* _Supplied data_
[Start]
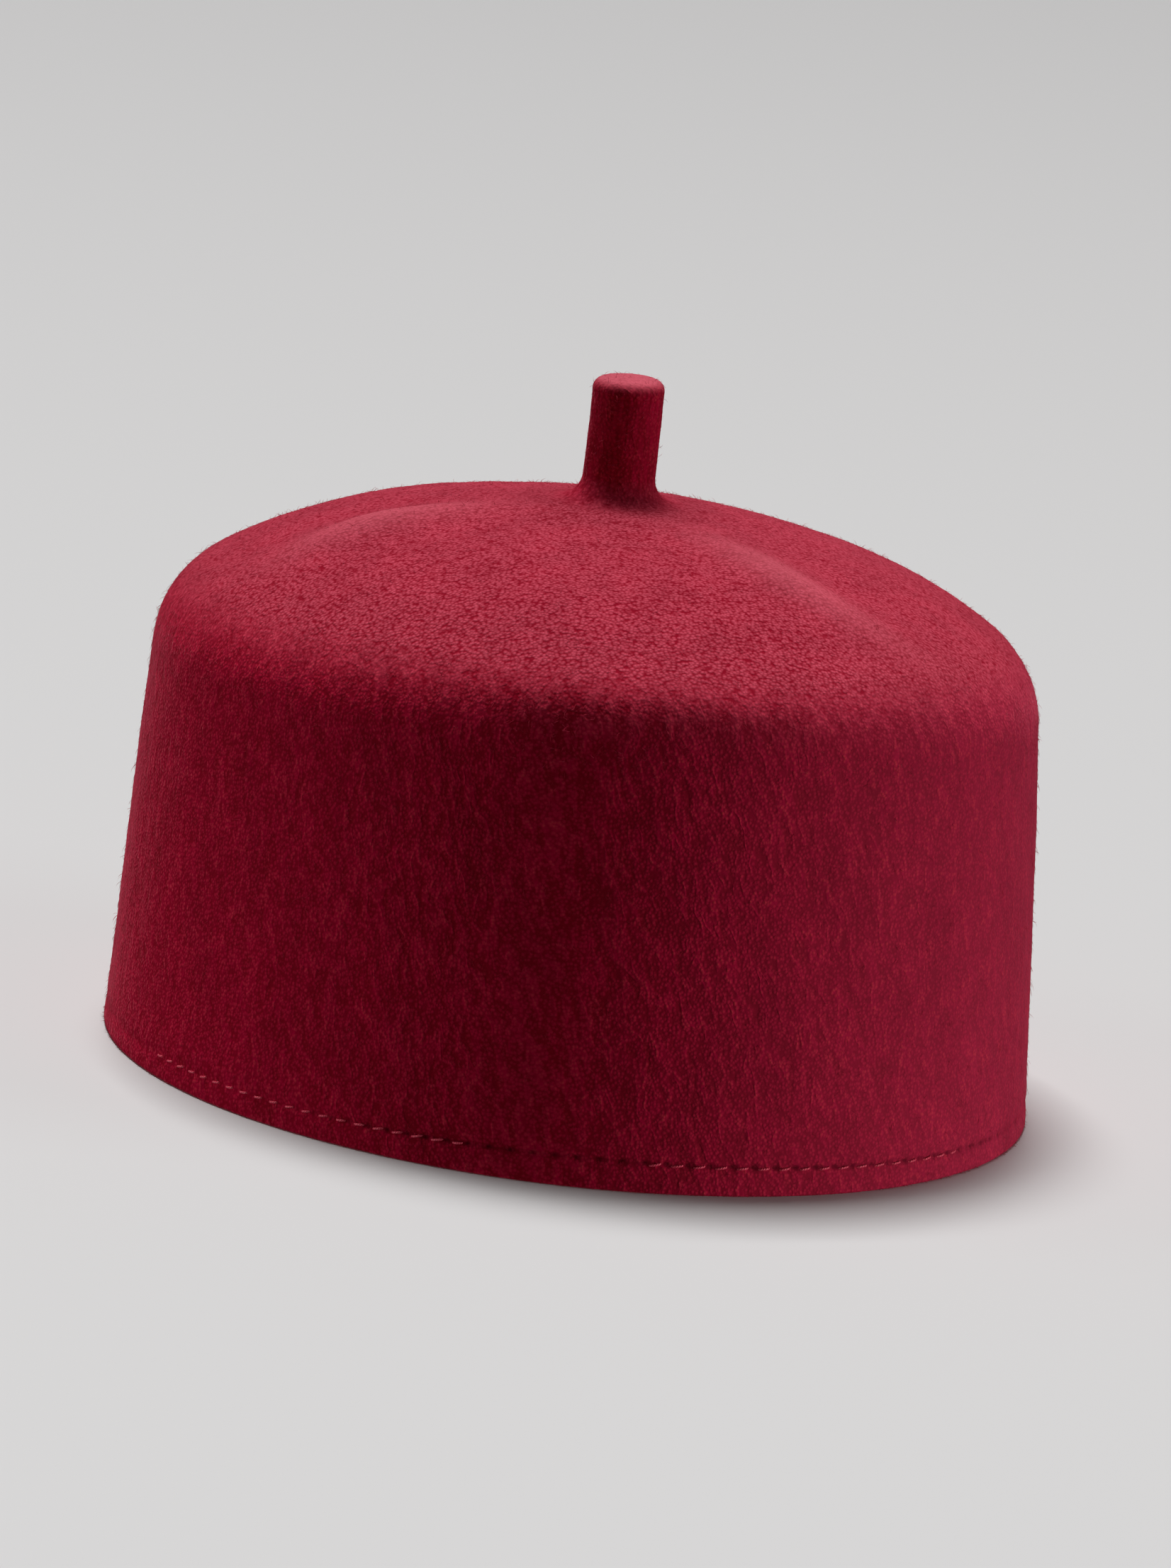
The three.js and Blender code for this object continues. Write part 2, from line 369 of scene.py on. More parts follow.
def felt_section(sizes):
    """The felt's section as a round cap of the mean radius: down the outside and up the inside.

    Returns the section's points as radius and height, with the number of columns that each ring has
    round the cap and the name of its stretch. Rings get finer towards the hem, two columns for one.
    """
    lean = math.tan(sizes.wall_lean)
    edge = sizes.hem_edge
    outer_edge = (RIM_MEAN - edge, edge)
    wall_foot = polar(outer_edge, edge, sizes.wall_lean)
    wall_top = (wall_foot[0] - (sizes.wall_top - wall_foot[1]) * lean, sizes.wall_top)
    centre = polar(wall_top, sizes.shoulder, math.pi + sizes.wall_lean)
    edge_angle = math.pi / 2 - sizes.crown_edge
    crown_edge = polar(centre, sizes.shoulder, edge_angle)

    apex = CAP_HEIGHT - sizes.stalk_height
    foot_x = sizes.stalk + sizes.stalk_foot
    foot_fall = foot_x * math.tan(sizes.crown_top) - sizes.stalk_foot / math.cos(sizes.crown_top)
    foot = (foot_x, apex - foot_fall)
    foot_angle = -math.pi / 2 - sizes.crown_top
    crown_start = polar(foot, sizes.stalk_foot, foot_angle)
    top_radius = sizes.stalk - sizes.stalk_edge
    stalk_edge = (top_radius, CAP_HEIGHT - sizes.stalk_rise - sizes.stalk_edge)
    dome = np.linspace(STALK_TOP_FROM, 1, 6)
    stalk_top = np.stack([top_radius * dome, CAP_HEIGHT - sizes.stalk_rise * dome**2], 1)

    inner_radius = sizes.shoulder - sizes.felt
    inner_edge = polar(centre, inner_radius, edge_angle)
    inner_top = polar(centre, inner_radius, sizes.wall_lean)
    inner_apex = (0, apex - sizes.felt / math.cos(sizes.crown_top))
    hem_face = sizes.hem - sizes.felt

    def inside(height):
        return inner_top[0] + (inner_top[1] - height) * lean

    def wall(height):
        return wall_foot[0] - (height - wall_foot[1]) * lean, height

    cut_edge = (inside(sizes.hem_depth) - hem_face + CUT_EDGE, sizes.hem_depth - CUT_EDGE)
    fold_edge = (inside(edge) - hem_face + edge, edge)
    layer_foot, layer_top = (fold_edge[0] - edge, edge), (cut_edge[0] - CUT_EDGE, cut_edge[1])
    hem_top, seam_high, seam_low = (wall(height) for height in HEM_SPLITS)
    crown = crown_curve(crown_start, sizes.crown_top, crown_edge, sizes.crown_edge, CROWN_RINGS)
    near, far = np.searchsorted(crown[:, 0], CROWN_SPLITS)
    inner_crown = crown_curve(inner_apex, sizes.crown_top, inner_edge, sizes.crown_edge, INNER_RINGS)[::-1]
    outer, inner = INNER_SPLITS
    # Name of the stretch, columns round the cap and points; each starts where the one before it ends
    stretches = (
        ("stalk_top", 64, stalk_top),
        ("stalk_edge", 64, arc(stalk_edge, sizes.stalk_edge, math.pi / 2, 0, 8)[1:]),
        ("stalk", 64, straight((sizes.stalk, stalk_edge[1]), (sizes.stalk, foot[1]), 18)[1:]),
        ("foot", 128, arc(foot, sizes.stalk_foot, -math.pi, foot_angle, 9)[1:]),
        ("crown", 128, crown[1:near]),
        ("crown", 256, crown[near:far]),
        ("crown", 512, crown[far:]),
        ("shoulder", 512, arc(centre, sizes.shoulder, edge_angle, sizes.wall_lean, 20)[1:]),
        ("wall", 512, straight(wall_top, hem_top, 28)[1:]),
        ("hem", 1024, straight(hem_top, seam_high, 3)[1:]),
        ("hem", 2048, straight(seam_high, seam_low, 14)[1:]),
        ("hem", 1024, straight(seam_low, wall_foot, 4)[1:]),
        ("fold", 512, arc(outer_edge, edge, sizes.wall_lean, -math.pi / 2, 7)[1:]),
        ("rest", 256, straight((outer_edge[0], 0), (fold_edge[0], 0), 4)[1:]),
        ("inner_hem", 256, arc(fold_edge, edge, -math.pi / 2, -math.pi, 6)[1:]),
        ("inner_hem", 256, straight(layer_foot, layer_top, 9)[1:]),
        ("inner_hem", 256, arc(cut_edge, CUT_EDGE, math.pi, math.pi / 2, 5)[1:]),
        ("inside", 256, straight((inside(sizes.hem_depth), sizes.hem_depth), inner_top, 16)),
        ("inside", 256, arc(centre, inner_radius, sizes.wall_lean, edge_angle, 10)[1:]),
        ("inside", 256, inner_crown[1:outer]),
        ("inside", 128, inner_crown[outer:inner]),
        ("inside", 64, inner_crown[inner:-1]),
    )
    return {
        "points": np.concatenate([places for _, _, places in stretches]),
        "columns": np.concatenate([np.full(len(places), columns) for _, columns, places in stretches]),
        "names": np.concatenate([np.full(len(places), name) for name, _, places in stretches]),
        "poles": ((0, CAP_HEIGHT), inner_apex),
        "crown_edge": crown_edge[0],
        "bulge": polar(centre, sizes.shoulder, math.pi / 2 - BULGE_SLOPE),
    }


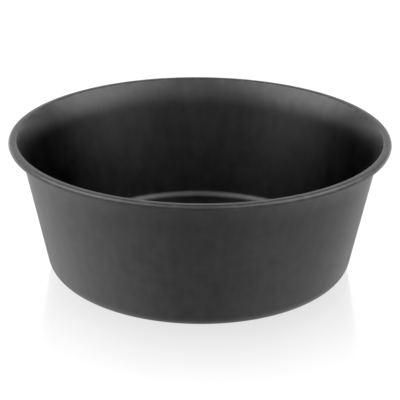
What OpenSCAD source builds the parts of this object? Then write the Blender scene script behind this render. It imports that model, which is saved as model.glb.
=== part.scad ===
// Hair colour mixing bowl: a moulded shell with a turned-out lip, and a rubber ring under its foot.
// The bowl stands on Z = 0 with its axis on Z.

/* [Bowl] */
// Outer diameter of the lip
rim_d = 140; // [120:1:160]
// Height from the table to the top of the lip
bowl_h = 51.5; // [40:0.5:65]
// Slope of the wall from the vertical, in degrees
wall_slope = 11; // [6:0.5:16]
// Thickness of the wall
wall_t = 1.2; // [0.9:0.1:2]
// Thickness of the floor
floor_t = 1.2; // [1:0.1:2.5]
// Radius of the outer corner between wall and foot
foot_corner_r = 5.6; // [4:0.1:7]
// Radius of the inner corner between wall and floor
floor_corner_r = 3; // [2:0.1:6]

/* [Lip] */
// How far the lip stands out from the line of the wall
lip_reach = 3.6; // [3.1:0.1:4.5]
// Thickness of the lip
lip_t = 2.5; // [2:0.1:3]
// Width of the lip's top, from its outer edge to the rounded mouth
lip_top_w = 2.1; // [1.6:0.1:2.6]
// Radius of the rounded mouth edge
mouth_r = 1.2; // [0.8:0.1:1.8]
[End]
[Start]
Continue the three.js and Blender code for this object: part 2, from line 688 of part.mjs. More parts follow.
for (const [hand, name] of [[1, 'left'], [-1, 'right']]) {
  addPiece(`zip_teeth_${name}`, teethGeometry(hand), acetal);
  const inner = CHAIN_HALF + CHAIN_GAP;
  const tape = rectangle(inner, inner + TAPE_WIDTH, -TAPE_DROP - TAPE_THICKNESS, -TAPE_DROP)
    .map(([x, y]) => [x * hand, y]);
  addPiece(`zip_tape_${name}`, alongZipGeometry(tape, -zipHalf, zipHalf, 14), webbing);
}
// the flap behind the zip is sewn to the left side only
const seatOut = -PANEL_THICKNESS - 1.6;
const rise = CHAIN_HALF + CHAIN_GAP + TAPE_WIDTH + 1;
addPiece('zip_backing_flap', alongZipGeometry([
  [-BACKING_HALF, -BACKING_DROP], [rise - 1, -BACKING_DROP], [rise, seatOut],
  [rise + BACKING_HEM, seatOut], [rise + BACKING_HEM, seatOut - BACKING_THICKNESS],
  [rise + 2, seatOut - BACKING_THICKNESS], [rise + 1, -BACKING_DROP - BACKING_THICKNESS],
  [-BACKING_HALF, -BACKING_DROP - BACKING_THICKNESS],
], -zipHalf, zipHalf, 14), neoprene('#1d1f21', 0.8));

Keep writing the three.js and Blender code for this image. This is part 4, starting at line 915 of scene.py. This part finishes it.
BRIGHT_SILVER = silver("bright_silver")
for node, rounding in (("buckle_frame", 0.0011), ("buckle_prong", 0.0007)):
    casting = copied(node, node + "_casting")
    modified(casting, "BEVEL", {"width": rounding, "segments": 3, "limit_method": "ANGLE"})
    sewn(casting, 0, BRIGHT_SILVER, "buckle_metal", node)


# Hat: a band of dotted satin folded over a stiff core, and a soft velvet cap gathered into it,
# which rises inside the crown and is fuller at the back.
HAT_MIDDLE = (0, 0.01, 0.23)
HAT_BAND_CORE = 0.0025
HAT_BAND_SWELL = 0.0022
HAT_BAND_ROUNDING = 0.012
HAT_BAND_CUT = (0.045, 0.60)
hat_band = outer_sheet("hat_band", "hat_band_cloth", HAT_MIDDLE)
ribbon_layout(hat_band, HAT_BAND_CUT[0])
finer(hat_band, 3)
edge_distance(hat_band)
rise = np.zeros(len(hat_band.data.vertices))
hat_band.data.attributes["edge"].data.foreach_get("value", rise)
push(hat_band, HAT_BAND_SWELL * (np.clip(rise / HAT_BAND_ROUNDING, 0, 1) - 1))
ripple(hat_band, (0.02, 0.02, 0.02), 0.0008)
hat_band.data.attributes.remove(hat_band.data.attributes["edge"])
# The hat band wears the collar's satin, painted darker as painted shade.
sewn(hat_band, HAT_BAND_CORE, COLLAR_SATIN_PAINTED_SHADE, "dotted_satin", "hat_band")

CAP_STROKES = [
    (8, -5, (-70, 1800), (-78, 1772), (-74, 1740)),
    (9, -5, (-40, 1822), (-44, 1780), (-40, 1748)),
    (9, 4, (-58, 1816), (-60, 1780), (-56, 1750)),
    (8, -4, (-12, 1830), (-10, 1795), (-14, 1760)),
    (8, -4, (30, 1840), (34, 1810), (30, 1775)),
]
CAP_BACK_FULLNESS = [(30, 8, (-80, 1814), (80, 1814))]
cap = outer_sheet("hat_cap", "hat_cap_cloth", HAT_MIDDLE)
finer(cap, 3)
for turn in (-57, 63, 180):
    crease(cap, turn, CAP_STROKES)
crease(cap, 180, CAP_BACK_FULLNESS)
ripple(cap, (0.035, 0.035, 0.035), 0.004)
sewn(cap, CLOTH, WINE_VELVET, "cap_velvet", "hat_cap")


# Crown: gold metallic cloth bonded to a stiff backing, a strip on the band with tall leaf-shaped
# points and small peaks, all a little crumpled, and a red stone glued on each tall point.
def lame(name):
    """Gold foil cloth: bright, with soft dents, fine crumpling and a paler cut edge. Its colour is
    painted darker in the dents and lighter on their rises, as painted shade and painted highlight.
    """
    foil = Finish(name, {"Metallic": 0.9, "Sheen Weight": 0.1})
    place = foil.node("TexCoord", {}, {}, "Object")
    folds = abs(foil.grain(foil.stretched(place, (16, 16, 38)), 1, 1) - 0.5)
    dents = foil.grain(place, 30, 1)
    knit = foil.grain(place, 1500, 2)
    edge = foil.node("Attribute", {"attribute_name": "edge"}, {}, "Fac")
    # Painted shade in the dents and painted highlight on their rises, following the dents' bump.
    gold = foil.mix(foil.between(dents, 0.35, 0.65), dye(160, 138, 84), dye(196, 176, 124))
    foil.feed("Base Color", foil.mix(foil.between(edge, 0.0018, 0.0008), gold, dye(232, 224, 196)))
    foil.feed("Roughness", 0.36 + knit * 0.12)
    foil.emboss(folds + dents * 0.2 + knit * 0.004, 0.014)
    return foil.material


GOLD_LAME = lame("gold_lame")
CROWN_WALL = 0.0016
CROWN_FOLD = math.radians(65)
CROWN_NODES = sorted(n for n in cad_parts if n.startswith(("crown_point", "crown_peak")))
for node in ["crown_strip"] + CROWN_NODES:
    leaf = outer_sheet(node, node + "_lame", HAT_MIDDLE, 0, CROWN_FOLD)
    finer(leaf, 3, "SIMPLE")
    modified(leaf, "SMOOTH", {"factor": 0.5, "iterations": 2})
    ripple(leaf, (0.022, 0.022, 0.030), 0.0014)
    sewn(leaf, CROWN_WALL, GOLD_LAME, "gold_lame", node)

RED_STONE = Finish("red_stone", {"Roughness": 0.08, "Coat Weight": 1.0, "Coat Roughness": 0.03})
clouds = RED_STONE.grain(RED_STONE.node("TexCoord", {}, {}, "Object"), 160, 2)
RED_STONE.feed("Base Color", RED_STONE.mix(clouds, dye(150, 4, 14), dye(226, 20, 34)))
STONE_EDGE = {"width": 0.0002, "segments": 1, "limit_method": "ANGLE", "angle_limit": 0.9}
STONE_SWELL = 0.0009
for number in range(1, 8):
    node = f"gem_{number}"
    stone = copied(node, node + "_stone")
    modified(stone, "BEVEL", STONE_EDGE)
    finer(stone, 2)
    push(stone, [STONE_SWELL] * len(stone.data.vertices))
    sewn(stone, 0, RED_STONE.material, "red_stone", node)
[End]
[Start]
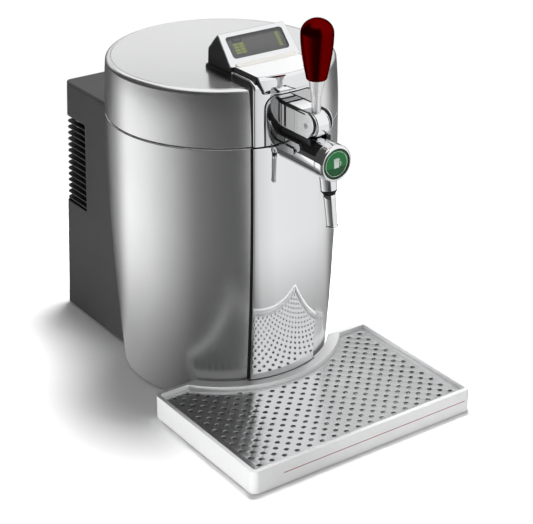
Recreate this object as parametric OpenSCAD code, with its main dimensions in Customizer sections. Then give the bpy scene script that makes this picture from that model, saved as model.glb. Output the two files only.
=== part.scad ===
[End]
Begin at the line that has "The three.js and Blender code for this object continues."; stop after the line that has "crown_edge = polar(centre, sizes.shoulder, edge_angle)". Copy every line in that span exactly.

* _Answer to the problem_
The three.js and Blender code for this object continues. Write part 2, from line 369 of scene.py on. More parts follow.
def felt_section(sizes):
    """The felt's section as a round cap of the mean radius: down the outside and up the inside.

    Returns the section's points as radius and height, with the number of columns that each ring has
    round the cap and the name of its stretch. Rings get finer towards the hem, two columns for one.
    """
    lean = math.tan(sizes.wall_lean)
    edge = sizes.hem_edge
    outer_edge = (RIM_MEAN - edge, edge)
    wall_foot = polar(outer_edge, edge, sizes.wall_lean)
    wall_top = (wall_foot[0] - (sizes.wall_top - wall_foot[1]) * lean, sizes.wall_top)
    centre = polar(wall_top, sizes.shoulder, math.pi + sizes.wall_lean)
    edge_angle = math.pi / 2 - sizes.crown_edge
    crown_edge = polar(centre, sizes.shoulder, edge_angle)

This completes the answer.